— Ну, кто сегодня со мной останется? — нагло задавал он вопрос сразу двум девицам после очередной выпивки и спора «вокруг личности де Голля».
Против такой «простоты» нравов здесь уже не восставали. Против откровенного цинизма уже не протестовали, ибо такое стало нормой мышления и поведения.
Естественно, сами полуночники, которых уже коснулась гражданская и моральная деградация, представляли свое положение и поведение в несколько ином свете.
Потеряв надежду на их самостоятельное отрезвление и выздоровление, сотрудники госбезопасности провели операцию, чем-то напоминающую спасение утопающих.
Все чистосердечно раскаялись, обещали исправиться и не обманули. Все, кроме Кротова. Он обманул — подло и низко. С издевательским цинизмом «сильной и исключительной» личности он вскоре уже растоптал свои письменные заверения и обещания.
И хотя этот обман для чекистов был не столько неожиданным, сколько неприятным, обидным, Алексей Михайлович предпринял еще одну попытку спасти Валерия от уголовного наказания. И опять началась затяжная, изнурительная борьба за человека, ставшего самому себе опасным врагом.
Кротову вновь и вновь предлагали найти честные, искренние ответы на десятки простых и сложных вопросов, которые он сам же наплодил.
Почему Америка, а не Россия — его любимая страна, а любимый язык — английский, а не русский? Почему колхозники у него — «ограниченные крестьяне», «деревня», а честные студенты — «серость»? Зачем нужно учить младшего брата записывать западные радиопередачи? Откуда такое бессмысленно-упрямое утверждение: «Сколько индивидуумов, столько должно быть и идеологий». Наконец, почему Великая Октябрьская социалистическая революция была исторической случайностью? И это еще не все. Теоретик-надомник не останавливался даже перед чудовищными историческими параллелями, сравнениями и сопоставлениями…

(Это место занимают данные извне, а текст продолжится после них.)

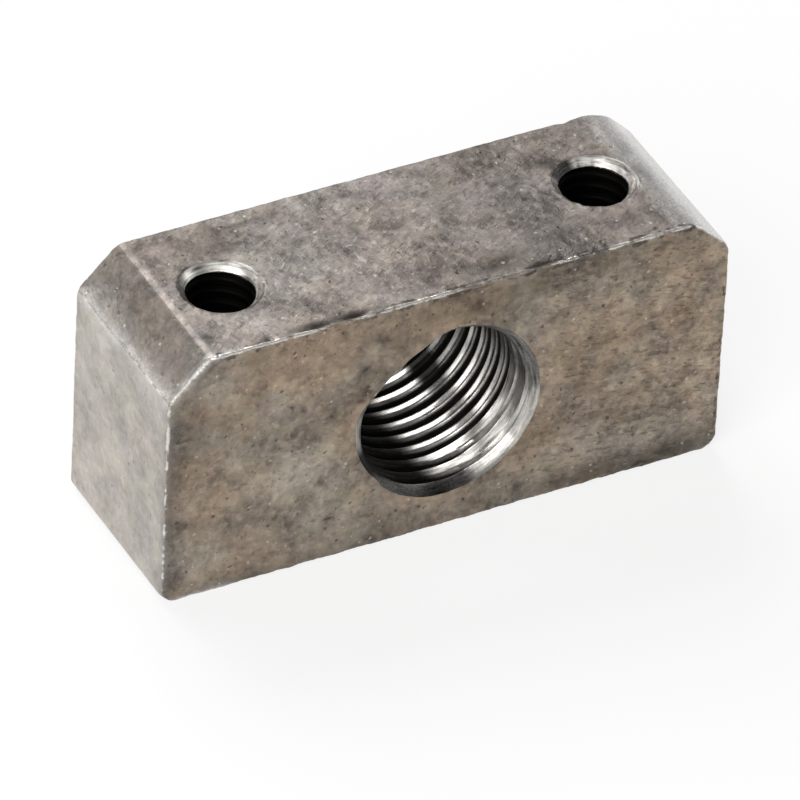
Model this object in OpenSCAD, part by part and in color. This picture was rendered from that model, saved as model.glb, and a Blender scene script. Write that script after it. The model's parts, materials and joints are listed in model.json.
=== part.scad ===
// Lead screw nut of a small lathe's cross slide: one block of steel with a threaded bore
// through its width and two tapped holes in its top face.
// Origin: middle of the bottom face. +X runs along the block, +Y along the lead screw and
// away from the front face, +Z up. All sizes in millimetres.

/* [Block] */
// Length of the block, across the lead screw
block_l = 30; // [29:0.5:40]
// Width of the block, along the lead screw
block_w = 9.9; // [7:0.1:16]
// Height of the block, from the bottom face to the seat on the slide
block_h = 14.1; // [12.6:0.1:20]

/* [Corners and edges] */
// Leg of the 45 degree chamfer at the left end of the top face
left_chamfer = 2.1; // [0.8:0.1:2.8]
// Leg of the 45 degree chamfer at the right end of the top face
right_chamfer = 1.9; // [0.8:0.1:2.8]
// Radius of the bottom corner at the left end
left_corner_r = 0.5; // [0.4:0.1:1.5]
// Radius of the bottom corner at the right end
right_corner_r = 0.8; // [0.4:0.1:1.5]
// Leg of the 45 degree edge break round the front and back faces
edge_break = 0.2; // [0.1:0.05:0.3]

/* [Lead screw bore] */
// Nominal diameter of the lead screw thread
screw_d = 10; // [6:0.5:12]
// Pitch of the lead screw thread
screw_pitch = 1; // [0.75:0.25:1.5]
// Height of the lead screw axis above the bottom face
screw_axis_z = 6.9; // [5.7:0.1:8.4]
// Depth of the 45 degree countersink at each mouth of the lead screw bore
screw_lead_in = 0.5; // [0.2:0.05:0.7]

/* [Mounting holes] */
// Nominal diameter of the two mounting screw threads
mount_d = 4; // [3:0.5:5]
// Pitch of the mounting screw threads
mount_pitch = 0.7; // [0.5:0.1:0.8]
// Distance between the two mounting holes
mount_spacing = 20; // [15:0.5:21]
// Depth of the 45 degree countersink at each mouth of a mounting hole
mount_lead_in = 0.5; // [0.2:0.05:0.6]

/* [Hidden] */

// Shares of a pitch that the flat crest and the flat root of the lead screw thread take
thread_crest_share = 0.4;
thread_root_share = 0.125;

// Tapping drill diameters: the crests of the internal threads lie on them
screw_drill_d = screw_d - screw_pitch;
mount_drill_d = mount_d - mount_pitch;

// How far a cutting shape stands out past the face that it cuts
overcut = 1;
// Longer than any edge of the block
reach = block_l + block_w + block_h;
$fn = 96;

// The six flat sides round the front outline: [direction in degrees from +X towards +Z,
// distance of the side from the origin along that direction]
outline_sides = [
    [0, block_l / 2],
    [45, (block_l / 2 + block_h - right_chamfer) / sqrt(2)],
    [90, block_h],
    [135, (block_l / 2 + block_h - left_chamfer) / sqrt(2)],
    [180, block_l / 2],
    [270, 0]
];

// Front outline of the block, with its two top end chamfers and square bottom corners
module front_outline() {
    polygon([
        [-block_l / 2, 0],
        [block_l / 2, 0],
        [block_l / 2, block_h - right_chamfer],
        [block_l / 2 - right_chamfer, block_h],
        [left_chamfer - block_l / 2, block_h],
        [-block_l / 2, block_h - left_chamfer]
    ]);
}

// Takes 45 degrees off the front or back edge (face = -1 or 1) of one flat side
module edge_break_cut(direction, distance, face) {
    tip = edge_break + overcut;
    rotate([0, -direction, 0])
        translate([distance, face * block_w / 2, 0])
            linear_extrude(height = 2 * reach, center = true)
                polygon([[-tip, face * overcut], [overcut, -face * tip], [overcut, face * overcut]]);
}

// A round bar along Y with its ends broken at 45 degrees: what is left of a rounded corner
module corner_bar(radius) {
    rotate([90, 0, 0])
        rotate_extrude()
            polygon([
                [0, -block_w / 2],
                [radius - edge_break, -block_w / 2],
                [radius, edge_break - block_w / 2],
                [radius, block_w / 2 - edge_break],
                [radius - edge_break, block_w / 2],
                [0, block_w / 2]
            ]);
}

// Takes away all of the bottom corner at one end (end = -1 or 1) that lies outside its bar
module corner_cut(end, radius) {
    side = radius + overcut;
    translate([end * (block_l / 2 - radius), 0, radius])
        difference() {
            translate([end > 0 ? 0 : -side, -block_w / 2 - overcut, -side])
                cube([side, block_w + 2 * overcut, side]);
            corner_bar(radius);
        }
}

// A through hole along Z of the given length, centred, countersunk at both mouths
module tapping_hole(drill_d, length, lead_in) {
    cylinder(h = length + 2 * overcut, d = drill_d, center = true);
    for (mouth = [-1, 1])
        translate([0, 0, mouth * length / 2])
            rotate([mouth > 0 ? 0 : 180, 0, 0])
                translate([0, 0, -lead_in])
                    cylinder(
                        h = lead_in + overcut,
                        d1 = drill_d,
                        d2 = drill_d + 2 * (lead_in + overcut)
                    );
}

// Points of one thread groove, from its lower to its upper flank: [radius, height]
function thread_groove(crest_r, root_r, pitch, middle) =
    let (mouth = pitch * (1 - thread_crest_share) / 2, root = pitch * thread_root_share / 2)
    [
        [crest_r, middle - mouth],
        [root_r, middle - root],
        [root_r, middle + root],
        [crest_r, middle + mouth]
    ];

// A through hole along Z as tapping_hole makes it, with its thread cut into the wall. The turns
// are drawn as one groove at every pitch, so that the crests stay a true cylinder.
module threaded_hole(drill_d, root_d, pitch, length, lead_in) {
    crest_r = drill_d / 2;
    mouth_r = crest_r + lead_in + overcut;
    end = length / 2 + overcut;
    wall = length - 2 * lead_in;
    turns = floor(wall / pitch - thread_crest_share);
    rotate_extrude()
        polygon(concat(
            [[0, -end], [mouth_r, -end], [crest_r, -wall / 2]],
            [
                for (turn = [1 : turns])
                    each thread_groove(crest_r, root_d / 2, pitch, (turn - (turns + 1) / 2) * pitch)
            ],
            [[crest_r, wall / 2], [mouth_r, end], [0, end]]
        ));
}

module nut_block() {
    color([0.5, 0.46, 0.42])
        difference() {
            rotate([90, 0, 0])
                linear_extrude(height = block_w, center = true)
                    front_outline();
            for (side = outline_sides, face = [-1, 1])
                edge_break_cut(side[0], side[1], face);
            corner_cut(-1, left_corner_r);
            corner_cut(1, right_corner_r);
            translate([0, 0, screw_axis_z])
                rotate([90, 0, 0])
                    threaded_hole(screw_drill_d, screw_d, screw_pitch, block_w, screw_lead_in);
            for (end = [-1, 1])
                translate([end * mount_spacing / 2, 0, block_h / 2])
                    tapping_hole(mount_drill_d, block_h, mount_lead_in);
        }
}

nut_block();
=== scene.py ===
import json
import math
from itertools import combinations

import bpy
import numpy as np
from mathutils import Matrix, Vector, noise
from mathutils.geometry import delaunay_2d_cdt


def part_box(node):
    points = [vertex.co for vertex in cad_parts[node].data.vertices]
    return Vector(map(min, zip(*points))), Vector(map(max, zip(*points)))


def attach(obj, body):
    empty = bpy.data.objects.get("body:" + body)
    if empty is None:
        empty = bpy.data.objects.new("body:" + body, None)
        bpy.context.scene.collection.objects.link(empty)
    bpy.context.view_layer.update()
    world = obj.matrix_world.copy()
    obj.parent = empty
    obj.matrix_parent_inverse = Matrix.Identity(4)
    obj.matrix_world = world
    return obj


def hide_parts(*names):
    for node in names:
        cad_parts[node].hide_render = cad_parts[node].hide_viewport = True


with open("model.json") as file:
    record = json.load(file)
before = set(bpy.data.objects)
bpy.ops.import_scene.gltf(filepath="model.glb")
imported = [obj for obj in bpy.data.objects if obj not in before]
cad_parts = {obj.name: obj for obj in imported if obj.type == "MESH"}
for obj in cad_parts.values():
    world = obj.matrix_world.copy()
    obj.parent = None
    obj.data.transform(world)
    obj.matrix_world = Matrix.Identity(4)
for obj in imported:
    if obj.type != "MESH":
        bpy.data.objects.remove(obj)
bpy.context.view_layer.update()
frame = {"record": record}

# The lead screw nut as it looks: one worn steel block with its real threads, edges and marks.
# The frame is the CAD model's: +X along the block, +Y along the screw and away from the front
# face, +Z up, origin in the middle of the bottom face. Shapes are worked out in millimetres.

MM = 0.001

# ---- sizes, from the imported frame

box_low, box_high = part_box("nut_block")
LENGTH = (box_high.x - box_low.x) / MM
WIDTH = (box_high.y - box_low.y) / MM
HEIGHT = (box_high.z - box_low.z) / MM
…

Призвав на помощь весь свой опыт и волю, майор Потанин убеждал, спорил, опровергал дикие и вредные заблуждения, обращался то к разуму, то к чувствам этого вконец запутавшегося еще молодого человека.
Валерий отступал медленно и неохотно. Воспаленное самолюбие мешало ему признаться в ошибках, объективно оценить свои поступки, принять правильное решение, вырваться наконец из цепкого и вязкого плена чуждых идей и представлений.
— Не могу утверждать, что мое мировоззрение изменится в корне, — бормотал он уклончиво.
Но человек, ходивший в смертельную атаку, защищавший Родину и ее священный красный флаг, продолжал настойчиво и упорно возвращать Валерия к жизни, к той вере, которую он должен был обрести.
Алексей Михайлович Потанин и его товарищи терпеливо ждали от Валерия Кротова такого же письма, какое принес в свое время чекистам «новорожденный» Иван Семенов. И он в конце концов написал его. И передал не по почте, а принес сам.
— Мы помогли Валерию вернуться в институт, который он, как и обещал, уверенно закончил. Помогли и с устройством на интересную для него работу, — все так же негромко, сдержанно, лишь чуть потеплев взглядом, говорит Алексей Михайлович. — И делали это уже с твердой уверенностью, что не только рецидива, но даже малого срыва у него больше не будет. И на сей раз не обманулись. С Валерием теперь все в порядке, ведь с тех пор как он честно и окончательно удалился от опасной черты, прошел уже не один год…
4
По-разному испытывают и проявляют люди чувство удовлетворенности — естественную радость от успешно свершенного дела или достигнутой цели. Радость же чекистов, поработавших во имя спасения опасно оступившихся советских граждан (когда и вины и беды поровну), всегда полна неуходящей горечи. Ибо куда же уйдешь от личной, гражданской ответственности за все, происходящее рядом? Алексей Михайлович как раз из тех чекистов, которые особенно близко к сердцу принимают нашу жизнь со всеми ее радостями и горестями, со всеми сложнейшими задачами, то и дело встающими перед советским народом, идущим путем непроторенным.
Быть может, именно поэтому в его делах всегда — неизменно глубокая вера в человека и неподдельное сопереживание, ощущаемые даже в сухих протокольных строках. А уж в магнитофонных или стенографических записях эта искренняя, сердечная интонация и вовсе звучит весьма явственно. И, видно, не случайно, вспоминая своих учеников, успешно работающих самостоятельно в различных городах, в разных концах страны, Алексей Михайлович прежде всего назвал трех сотрудников госбезопасности, наиболее ярким и сильным достоинством которых является так свойственная их учителю мужественная человечность.